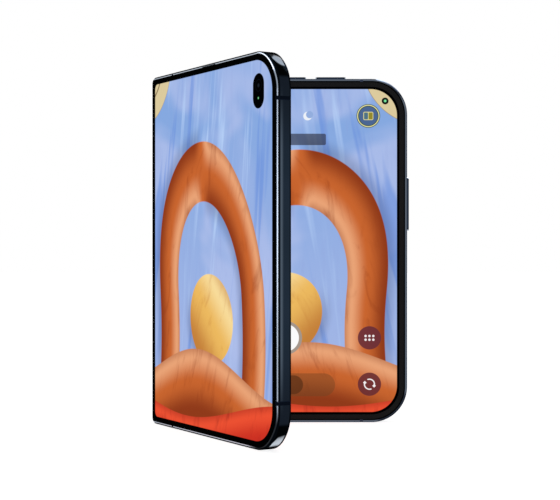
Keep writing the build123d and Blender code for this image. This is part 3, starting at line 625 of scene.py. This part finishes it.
def front_lens():
    """The camera in the inner display: a black window with a painted green glint in its middle, which glows.
    """
    paint = Paint("front_lens")
    u, _, z = paint.half_place(MAIN)
    away = (u - HOLE_U).length(z - HOLE_Z)
    # painted glint, sent to the emission so that it glows
    glint = paint.mix(inside(away - 0.42, 0.2), rgb("000000"), rgb("7df2a4"))
    paint.link(glint, "Emission Color")
    paint.set(Base_Color=(0.002, 0.002, 0.002, 1), Roughness=0.06, IOR=1.2, Emission_Strength=1.0)
    return paint.material


def flash_lens():
    """A pale lens with the fine rings of its cut."""
    paint = Paint("flash_lens")
    u, _, z = paint.half_place(MAIN)
    away = (u - FLASH_U).length(z - PLATEAU_Z)
    rings = (away * 14.0).wave()
    paint.link(paint.mix(inside(away - 0.7, 0.2), rgb("efe9cf"), rgb("f4d98a")), "Base Color")
    paint.set(Roughness=0.15, Coat_Weight=1.0, Coat_Roughness=0.03)
    paint.bump(rings, 0.02, 0.6)
    return paint.material


def board_laminate():
    """Green board with winding lanes."""
    paint = Paint("board_laminate")
    place = paint.object_place()
    lanes = paint.noise(place, 700.0, 0.0, 0.5, 2.0)
    paint.link(paint.mix(lanes.ramp(0.48, 0.52), rgb("0d3a26"), rgb("1c5a3c")), "Base Color")
    paint.set(Roughness=0.4)
    return paint.material


MAKERS = {
    "antenna_plastic": lambda: moulded("antenna_plastic", "141c2a", 0.4, 0.0),
    "back_glass": back_glass,
    "lens_glass": lens_glass,
    "flash_lens": flash_lens,
    "trim_rubber": lambda: moulded("trim_rubber", "131314", 0.5),
    "inner_alloy": lambda: satin_metal("inner_alloy", "b8babd", 0.3),
    "spine_metal": lambda: satin_metal("spine_metal", "2b3947", 0.25),
    "hinge_steel": lambda: satin_metal("hinge_steel", "a4a5a8", 0.22),
    "battery_wrap": lambda: moulded("battery_wrap", "17181a", 0.4),
    "board_laminate": board_laminate,
    "coil_copper": lambda: satin_metal("coil_copper", "b8743f", 0.3),
    "inner_plastic": lambda: moulded("inner_plastic", "202225", 0.5),
}

OWN = {
    "main_frame": lambda: frame_metal("main_frame_metal", MAIN),
    "main_antenna_breaks": lambda: moulded("main_break_plastic", "52607a", 0.4, 0.0),
    "main_midplate": lambda: inner_plate("main_plate", MAIN),
    "cover_midplate": lambda: inner_plate("cover_plate", COVER),
    "power_button": lambda: key_metal("power_button", 2),
    "volume_up_button": lambda: key_metal("volume_up_button", 0),
    "volume_down_button": lambda: key_metal("volume_down_button", 0),
    "camera_rings": lambda: satin_metal("ring_metal", "33414f", 0.12),
    "cover_frame": lambda: frame_metal("cover_frame_metal", COVER),
    "main_display": lambda: inner_display("main_picture", 1, MAIN),
    "cover_inner_display": lambda: inner_display("cover_half_picture", -1, COVER),
    "fold_display": lambda: moulded("fold_back", "08080a", 0.4),
    "cover_glass": cover_display,
    "cover_screen": lambda: moulded("screen_back", "08080a", 0.4),
    "front_camera": front_lens,
    "cover_camera": lambda: moulded("camera_body", "08090b", 0.25),
}


def dress():
    """Gives each CAD node its own material, or the one that its slot shares."""
    shared = {}
    for part in frame["record"]["subparts"]:
        node, slot = part["node"], part["material_slot"]
        if node in OWN:
            material = OWN[node]()
        else:
            if slot not in shared:
                shared[slot] = MAKERS[slot]()
            material = shared[slot]
        mesh = frame["nodes"][node].data
        mesh.materials.clear()
        mesh.materials.append(material)
    return shared


def soften(node, width, segments=3):
    """Rounds a CAD node's sharp edges with modifiers alone."""
    item = frame["nodes"][node]
    weld = item.modifiers.new("weld", "WELD")
    weld.merge_threshold = WELD * MM
    bevel = item.modifiers.new("soften", "BEVEL")
    bevel.width = width * MM
    bevel.segments = segments
    bevel.limit_method = "ANGLE"
    bevel.angle_limit = math.radians(SHARP_DEG)
    bevel.use_clamp_overlap = True
    bevel.harden_normals = True


# ---------------------------------------------------------------- own pieces
def piece(name, points, faces, body, material, smooth=False):
    mesh = bpy.data.meshes.new(name)
    mesh.from_pydata([tuple(p) for p in points], [], faces)
    mesh.validate()
    mesh.update()
    for polygon in mesh.polygons:
        polygon.use_smooth = smooth
    mesh.materials.append(material)
    item = bpy.data.objects.new(name, mesh)
    bpy.context.scene.collection.objects.link(item)
    if body:
        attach(item, body)
    return item


def turned(point, pivot, angle):
    """A point of the spine's flat frame, turned about a fold axis."""
    du, dy = point[0] - pivot[0], point[1] - pivot[1]
    return (pivot[0] + du * math.cos(angle) - dy * math.sin(angle),
            pivot[1] + du * math.sin(angle) + dy * math.cos(angle))


def settled(flat, way, start, end):
    pivot = (way * AXIS_U, AXIS_Y)
    share = 0.5
    span = (end[0] - start[0], end[1] - start[1])
    size = span[0] ** 2 + span[1] ** 2
    for _ in range(200):
        at = turned(flat, pivot, -way * share * math.radians(FOLD))
        t = ((at[0] - start[0]) * span[0] + (at[1] - start[1]) * span[1]) / size
        t = min(max(t, 0.0), 1.0)
        share += 0.5 * (t * t * (3 - 2 * t) - share)
    return turned(flat, pivot, -way * share * math.radians(FOLD))


def fold_strips(material):
    """The bending strip of the display, one piece on each side of the spine's middle."""
    columns, rows = 36, 12
    for way, body in ((1, "main_half"), (-1, "cover_half")):
        start = (way * 0.4, PANEL_Y)
        end = turned((way * (STRIP_U - 0.2), PANEL_Y), (way * AXIS_U, AXIS_Y), -way * math.radians(FOLD))
        points, flats = [], []
        for depth in (PANEL_Y, PANEL_Y + PANEL_T / 2):
            for i in range(columns + 1):
                u = way * STRIP_U * i / columns
                x, y = settled((u, depth), way, start, end)
                for k in range(rows + 1):
                    z = STRIP_LOW + (HEIGHT - 2 * STRIP_LOW) * k / rows
                    points.append(SPINE.at(x, y, z))
                    flats.append((u, z))
        layer, line = (columns + 1) * (rows + 1), rows + 1
        faces = []
        for i in range(columns):
            for k in range(rows):
                a = i * line + k
                quad = (a, a + line, a + line + 1, a + 1)
                faces.append(quad)
                faces.append(tuple(layer + v for v in reversed(quad)))
            for k in (0, rows):
                a = i * line + k
                faces.append((a, a + layer, a + layer + line, a + line))
        item = piece("fold_strip_" + body, points, faces, None, material, True)
        uv = item.data.uv_layers.new(name="flat")
        for loop in item.data.loops:
            u, z = flats[loop.vertex_index]
            uv.data[loop.index].uv = (0.5 + u / 1000, z / 1000)
        SPINE.at(*start, 0)
        SPINE.at(*end, 0)
        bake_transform(item)
        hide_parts("fold_display")


def dome(name, side, u, y, z, radius, rise, body, material):
    """A low glass dome that points out of a half's outer face."""
    points, faces, rings, steps = [], [], 6, 32
    for i in range(rings + 1):
        share = i / rings
        r = radius * math.cos(share * math.pi / 2)
        for k in range(steps):
            a = 2 * math.pi * k / steps
            up = rise * math.sin(share * math.pi / 2)
            points.append(side.at(u + r * math.cos(a), y + up, z + r * math.sin(a)))
    for i in range(rings):
        for k in range(steps):
            n = (k + 1) % steps
            faces.append((i * steps + k, i * steps + n, (i + 1) * steps + n, (i + 1) * steps + k))
    return piece(name, points, faces, body, material, True)


def rods(name, side, lines, up, wide, thick, body, material):
    """Thin bars with eight-sided sections, each from one point of a half's own frame to another."""
    points, faces, sides = [], [], 8
    up = Vector(up)
    for start, end in lines:
        across = (Vector(end) - Vector(start)).cross(up).normalized()
        first = len(points)
        for spot in (start, end):
            for k in range(sides):
                a = 2 * math.pi * (k + 0.5) / sides
                away = across * (math.cos(a) * wide / 2) + up * (math.sin(a) * thick / 2)
                points.append(side.at(*(Vector(spot) + away)))
        for k in range(sides):
            n = (k + 1) % sides
            faces.append((first + k, first + n, first + sides + n, first + sides + k))
        faces.append(tuple(first + k for k in reversed(range(sides))))
        faces.append(tuple(first + sides + k for k in range(sides)))
    item = piece(name, points, faces, body, material)
    shell = bmesh.new()
    shell.from_mesh(item.data)
    bmesh.ops.recalc_face_normals(shell, faces=shell.faces)
    shell.to_mesh(item.data)
    shell.free()
    return item


def openings():
    """Contacts on the port's tongue and woven mesh in the sound openings."""
    gold, mesh = satin_metal("contact_gold", "b89a5c", 0.2), satin_metal("mesh_metal", "2a3038", 0.4)
    middle = HALF_T / 2
    pitch, low, high = 0.5, 1.5, 4.4
    lines = []
    for i in range(-5, 6):
        for way in (-1, 1):
            u, y = PORT_U + pitch * i, middle + way * TONGUE_T / 2
            lines.append(((u, y, low), (u, y, high)))
    rods("port_contacts", MAIN, lines, (0, 1, 0), 0.28, 0.08, "main_half", gold)

    pitch, half, reach, low, high = 0.4, SOUND_W / 2 - 0.02, SOUND_LEN / 2 - 0.5, 0.75, 0.78
    lines = []
    for mid in (PORT_U - SOUND_MID, PORT_U + SOUND_MID):
        for i in range(-12, 13):
            u = mid + pitch * i
            lines.append(((u, middle - half, low), (u, middle + half, low)))
        for dy in (-0.4, 0.0, 0.4):
            lines.append(((mid - reach, middle + dy, high), (mid + reach, middle + dy, high)))
    rods("sound_mesh", MAIN, lines, (0, 0, 1), 0.12, 0.12, "main_half", mesh)

    pitch, half, reach = 0.35, EARPIECE_SLOT / 2 - 0.01, EARPIECE_LEN / 2 - 0.1
    deep, front = HALF_T - 0.25, HALF_T - 0.28
    lines = []
    for i in range(-12, 13):
        u = PORT_U + pitch * i
        lines.append(((u, deep, EARPIECE_Z - half), (u, deep, EARPIECE_Z + half)))
    for dz in (-0.12, 0.12):
        z = EARPIECE_Z + dz
        lines.append(((PORT_U - reach, front, z), (PORT_U + reach, front, z)))
    rods("earpiece_mesh", COVER, lines, (0, 1, 0), 0.1, 0.1, "cover_half", mesh)


# ---------------------------------------------------------------- studio
def camera():
    data = bpy.data.cameras.new("camera")
    data.lens = CAMERA_LENS
    data.sensor_width = CAMERA_SENSOR
    data.clip_start = CAMERA_START
    item = bpy.data.objects.new("camera", data)
    item.location = [v * MM for v in CAMERA_MM]
    item.rotation_euler = (math.radians(90), 0, 0)
    bpy.context.scene.collection.objects.link(item)
    bpy.context.scene.camera = item


def seen(tree):
    """1 for rays that show a background to the camera, a mirror or glass, and 0 for light."""
    path = tree.nodes.new("ShaderNodeLightPath")
    camera_ray, glossy, through = (Field(tree, path.outputs[name]) for name in
                                   ("Is Camera Ray", "Is Glossy Ray", "Is Transmission Ray"))
    return camera_ray.high(glossy).high(through)


def world():
    """White where it is seen, and a plain level of light on the phone."""
    item = bpy.data.worlds.new("studio")
    item.use_nodes = True
    tree = item.node_tree
    tree.nodes.clear()
    white, out = tree.nodes.new("ShaderNodeBackground"), tree.nodes.new("ShaderNodeOutputWorld")
    strength = seen(tree) * (1 - LIGHT_LEVEL) + LIGHT_LEVEL
    tree.links.new(strength.socket, white.inputs["Strength"])
    white.inputs["Color"].default_value = (1, 1, 1, 1)
    tree.links.new(white.outputs[0], out.inputs[0])
    bpy.context.scene.world = item


def softbox(name, place, aim, size, radiance):
    """A lit panel that metal and glass show, and that leaves dull surfaces alone."""
    data = bpy.data.lights.new(name, "AREA")
    data.shape = "RECTANGLE"
    data.size, data.size_y = size
    data.energy = radiance * math.pi * size[0] * size[1]
    item = bpy.data.objects.new(name, data)
    item.location = place
    item.rotation_euler = (Vector(aim) - Vector(place)).to_track_quat("-Z", "Y").to_euler()
    item.visible_diffuse = False
    bpy.context.scene.collection.objects.link(item)


def floor():
    """A pale floor: white to the camera, but for the shadow."""
    mesh = bpy.data.meshes.new("floor")
    corners = [(x * FLOOR_HALF, y * FLOOR_HALF, 0) for x, y in ((-1, -1), (1, -1), (1, 1), (-1, 1))]
    mesh.from_pydata(corners, [], [(0, 1, 2, 3)])
    item = bpy.data.objects.new("floor", mesh)
    bpy.context.scene.collection.objects.link(item)
    material = bpy.data.materials.new("floor")
    material.use_nodes = True
    tree = material.node_tree
    shader = tree.nodes["Principled BSDF"]
    shader.inputs["Base Color"].default_value = (FLOOR_TONE, FLOOR_TONE, FLOOR_TONE, 1)
    shader.inputs["Roughness"].default_value = 0.9
    shader.inputs["Specular IOR Level"].default_value = 0.0
    shader.inputs["Emission Color"].default_value = (1, 1, 1, 1)
    tree.links.new((seen(tree) * FLOOR_TONE).socket, shader.inputs["Emission Strength"])
    mesh.materials.append(material)


def main():
    shared = dress()
    for node, width in ROUNDED:
        soften(node, width)
    fold_strips(strip_display())
    for i, u in enumerate(RING_U):
        dome(f"lens_dome_{i}", MAIN, u, WINDOW_Y - DOME_SINK, PLATEAU_Z, DOME_R, DOME_RISE, "main_half",
             shared["lens_glass"])
    openings()
    world()
    floor()
    camera()
    for box in SOFTBOXES:
        softbox(*box)
    bpy.context.scene.view_settings.view_transform = "Standard"


main()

------------------------------------------------

• **Instruction**:
Output only the lines from the one containing "attach(item, body)" through the one containing "pivot[1] + du", inclusive, exactly as written.

• **Full answer**:
        attach(item, body)
    return item


def turned(point, pivot, angle):
    """A point of the spine's flat frame, turned about a fold axis."""
    du, dy = point[0] - pivot[0], point[1] - pivot[1]
    return (pivot[0] + du * math.cos(angle) - dy * math.sin(angle),
            pivot[1] + du * math.sin(angle) + dy * math.cos(angle))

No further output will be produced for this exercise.